Cancel culture is not a terrible monster waiting to snatch up innocent celebrities and public figures. Instead, it primarily refers to people — often black women — making the active decision to divest from a celebrity and choosing to let others know why. Cancel culture is not a life sentence. As noted by writer Haaniyah Angus, “It seems that many are called out, shamed, and then come back to their livelihoods with no dent whatsoever.”
That much is made quite clear in Silverman’s case. Although Silverman stated in a 2018 GQ profile that she is “horrified” by the sketch and doesn’t stand by it, she cannot change the self-admitted reality that it helped launch her career. Rather than facing backlash at the time, Silverman said that she was praised for her sketch, adding, “It made me famous!” And even if she was fired from one movie, Silverman is still the host of television shows. She still has a career.
“It's inevitable that redemption will happen for the canceled,” Shamira Ibrahim wrote in her defense of cancel culture. “But in that space before the comeback, the best tool remains for the court of public opinion to demand apologies and utilize social media for accountability to set a rubric for engagement, for the future people in entertainment who do care about the communities that consume their content.”
Silverman claims that her fears around cancel culture rest with its ability to be abused by the right. However, her constant centering of her own feelings and emotions in a discussion about an action where she caused harm reveal the truth. The fear of cancel cultures comes from the fact that those in power are suddenly forced to reckon with black women who were never their audiences; instead, they were merely jokes and props to use for their own success.

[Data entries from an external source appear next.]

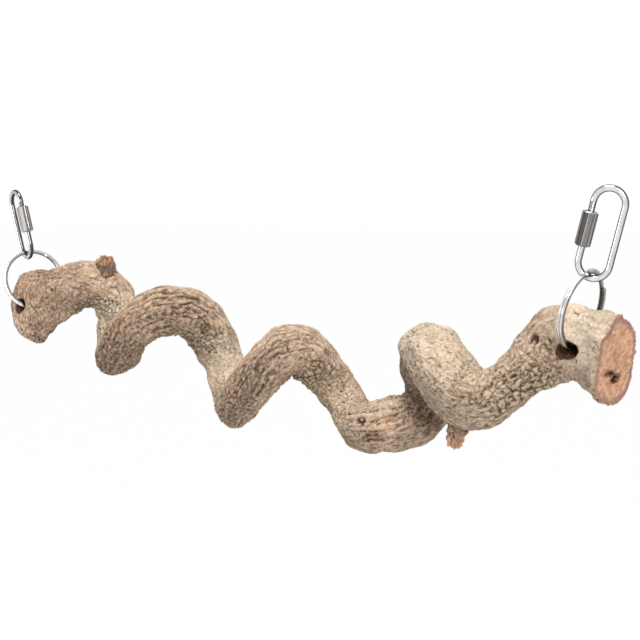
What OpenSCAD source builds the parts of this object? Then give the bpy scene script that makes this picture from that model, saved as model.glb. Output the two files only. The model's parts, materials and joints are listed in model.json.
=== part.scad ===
// Corkscrew vine perch: one piece of twisted wood, hung at each end by a
// split ring through a drilled hole and a screw-gate quick link.
// +X runs from the left hanger to the right one and +Z is up. The origin is
// the seat inside the top bow of the left quick link. Sizes are millimetres.

/* [Branch] */
// Length of the wood along the perch, the unit of the table's first column
branch_l = 366; // [330:1:400]
// Reach of the coils from their middle line, the unit of the next two columns
coil_r = 20; // [19:0.1:21]
// Usual thickness of the wood
stem_d = 25; // [23:0.1:26]
// Width of the two holes drilled for the rings
hole_d = 8; // [7.8:0.1:9]
// How far the wood is lobed, as a share of its thickness
lobe_share = 0.05; // [0:0.01:0.08]
// How far the bark heaves up and down between its lumps, as a share of the radius
lump_share = 0.05; // [0:0.01:0.07]

/* [Split rings] */
// Outside width of a ring
ring_d = 34.2; // [33.6:0.1:37]
// Width of the flat wire, measured away from the ring's middle
wire_w = 2.2; // [1.8:0.1:2.3]
// Thickness of the flat wire
wire_t = 0.95; // [0.7:0.05:1]
// Gap between the two turns of wire
turn_gap = 0.1; // [0.06:0.02:0.2]

/* [Quick links] */
// Length of a link over its two bows
link_l = 40; // [38:0.5:50]
// Width of a link over its two legs
link_w = 15.5; // [14:0.1:18]
// Thickness of the link's round rod
rod_d = 2.8; // [2.4:0.1:3]
// Length of the screw sleeve
nut_l = 14.4; // [12:0.1:15]
// Width of the screw sleeve across its flats
nut_across = 5.8; // [5.2:0.1:6.2]
// Opening that the sleeve bares when it is screwed down
gate_gap = 3.4; // [2.6:0.1:4]
// Rod that the left sleeve still covers above the opening
left_grip = 3.6; // [1.5:0.1:3.8]
// Rod that the right sleeve still covers above the opening
right_grip = 2; // [1.5:0.1:3.8]

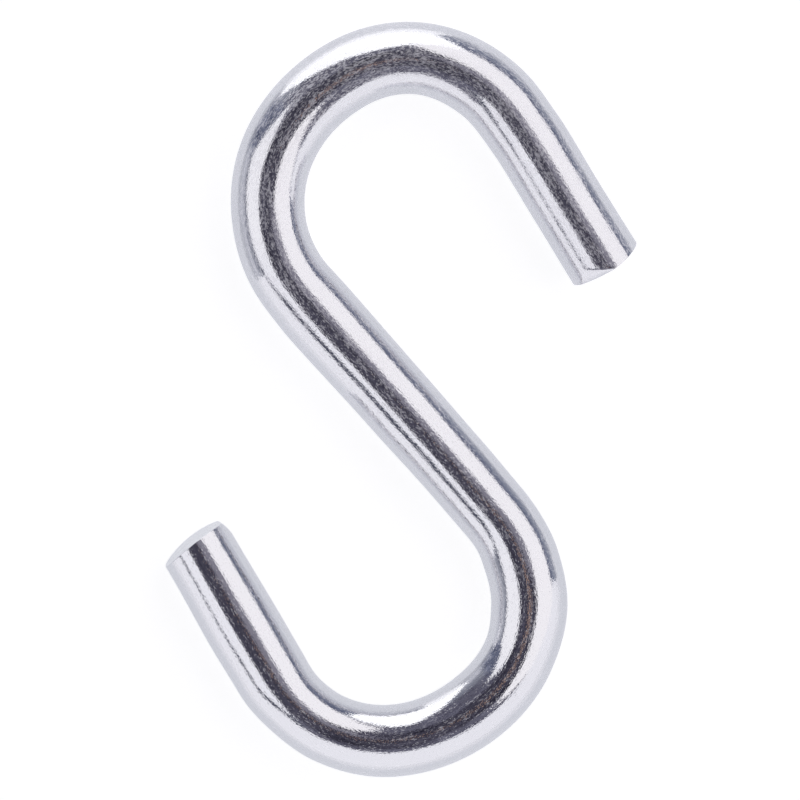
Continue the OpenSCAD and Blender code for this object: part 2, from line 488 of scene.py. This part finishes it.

Silverman’s blackface sketch is not an innocuous mistake; she was a grown woman when it happened. There is nothing wrong with going backwards to interrogate behavior, because the dehumanizing impacts of blackface didn’t spontaneously pop up within the 2010s. Instead, Silverman played into a larger history of black bodies being used as objects for profit, power, and pleasure.
In some ways, it’s ironic that a comedian who attempted to call out white feminism — which focuses on white women to the detriment of everyone else — centers her own feelings in a discussion on blackface. To Silverman, it may have been one sketch, a mistake concocted in a liberal bubble, but to black women, the history is much longer and much more sordid.